Archaeologists uncover lost history of Sheffield’s medieval castle
- Researchers uncover history of Sheffield Castle – one of the most significant in the north of medieval England – in the vaults of a museum
- Castle was home to Sir John Talbot (1st Earl of Shrewsbury), described as one of the last knights of chivalry and immortalised by Shakespeare as the valiant Lord Talbot
- Mary Queen of Scots was held prisoner in castle for more than 10 years between 1570 and 1584
- Findings provide important new insights into the birth of Sheffield
- University of Sheffield archaeologists advise city council on future excavation and urban regeneration plans
- Sheffield architecture students develop vibrant designs for ‘meanwhile’ use of castle site
Archaeologists at the University of Sheffield have uncovered the forgotten history of one of northern England’s most significant medieval castles.
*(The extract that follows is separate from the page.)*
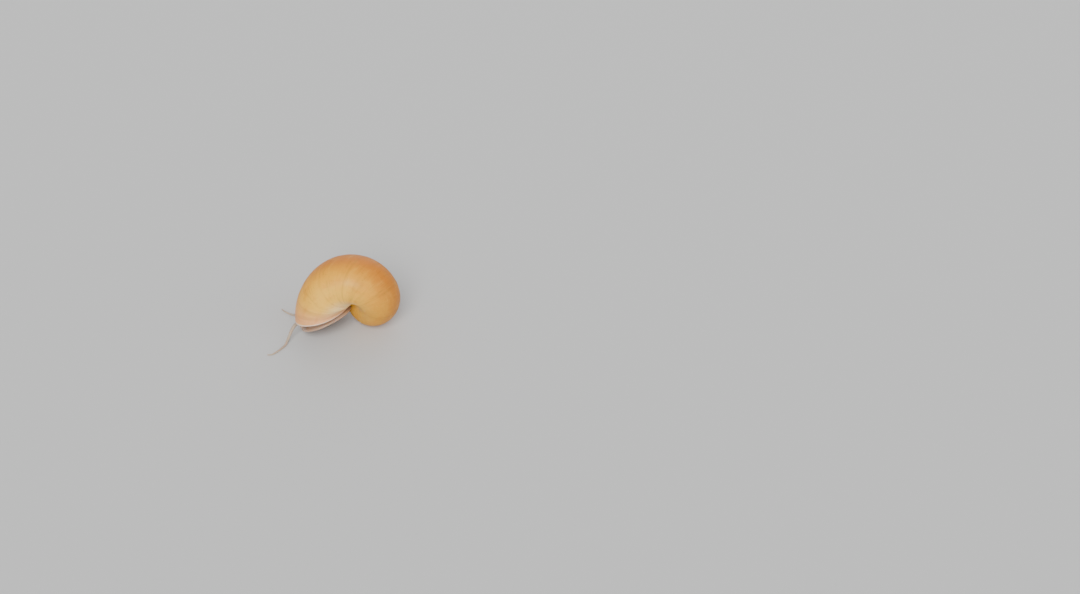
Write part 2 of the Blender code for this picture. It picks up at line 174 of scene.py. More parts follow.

The study, led by Professor John Moreland, Professor Dawn Hadley and Dr Gareth Dean from the University of Sheffield’s Department of Archaeology, in collaboration with archaeological specialists in the city, has found new evidence for the history of Sheffield Castle - in the vaults of Sheffield museum.
Built in Sheffield in the late 11th or early 12th century, the castle played an important role in English history. Mary Queen of Scots, who was regarded by many as the rightful Queen of England, was held prisoner there for more than 10 years, between 1570 and 1584, before she was executed in 1587.
It was home to some of the great families of the time, the Furnivals, Nevils, Shrewsburys and Howards, and Cardinal Wolsey (Archbishop of York, Lord Chancellor and chief adviser to Henry VIII), is likely to have stayed there in 1530.
The castle was a Royalist stronghold during the English Civil War until it fell to Parliamentary forces on 11 August 1644. Its strength and importance were such that Parliament felt the need to eliminate the threat it posed, and, in 1646, ordered its demolition.
Earlier excavations on the site of the castle, particularly those carried out in the 1920s and 1950s, remain largely unpublished.
Funded by a legacy donation from Sheffield Archaeology alumna Pamela Staunton, University researchers together with local archaeological specialists have for the first time studied in detail the finds from those excavations – and are gaining important new insights into life in Sheffield, and in the castle, in the middle ages.
The University of Sheffield-led research team now believes that the creation of the castle was accompanied by the development of a planned town, whose streets still form the core of Sheffield city centre.
The earliest finds from the 20th-century excavations date from the 11th or 12th centuries, and consist of pottery from kilns in Lincolnshire. By the later middle ages some of the castle’s pottery was made in kilns in Sheffield itself, though some was being imported from the Low Countries.
Some of the finds bring us very close to the people of Sheffield – a cobbler dumped waste leather and old shoes into the castle’s moat where they survived to provide us with unique insights into Sheffield fashions in footwear from the 15th to the 17th century.
Professor John Moreland from the University of Sheffield’s Department of Archaeology, and Chair of the University’s Castlegate Steering Group, said: “Sheffield is known for steel production and its rich industrial heritage, but its roots lie in the middle ages. If it wasn’t for its demolition following the Civil War, Sheffield’s skyline might still be dominated by its castle.
“When people think about castles from medieval England they tend to think of Lincoln or Pontefract. We hope that our work, and the new excavations due to commence in the Spring of 2018, will make them think of Sheffield instead!”
As well as helping to highlight Sheffield’s medieval heritage, academics from the University are working closely with Sheffield City Council and the Friends of Sheffield Castle – a voluntary group who work to protect and promote the castle site – to use that heritage to help the regeneration of Castlegate, the city’s historic but run-down former heart
As a first step, students from the University of Sheffield’s School of Architecture have submitted designs to the city council for the construction of a temporary ‘Great Pier’ – to attract visitors to the area and to provide a viewing platform to give the people of Sheffield the best possible view of the new excavations.
Also, a team of University of Sheffield archaeologists, architects and computer scientists, in partnership with creative agency Human Studio, have been awarded funding to develop a virtual reality experience of Sheffield Castle.
Professor Dawn Hadley, Vice-President of Arts and Humanities at the University of Sheffield, who is leading the virtual reality project, added: “VR will make it possible to view the medieval castle for the first time in almost 400 years. We hope that this will encourage development plans for Castlegate that place the heritage of the city at the heart of its future.”
Findings from the research on Sheffield Castle are also being fed into undergraduate teaching modules for archaeology students at the University of Sheffield to demonstrate how archaeology can help us to understand the past and build for the future.
Archaeology students at Sheffield have access to one of the largest communities of medieval archaeologists in the UK, with expertise ranging from late Antiquity to the early modern period.
Councillor Mazher Iqbal, Cabinet Member for Business and Investment at Sheffield City Council, said: “This is another great example of how the partnership approach to regeneration in Castlegate is working - in this case with the University, heritage groups and the council each contributing expertise and resources to a common goal.”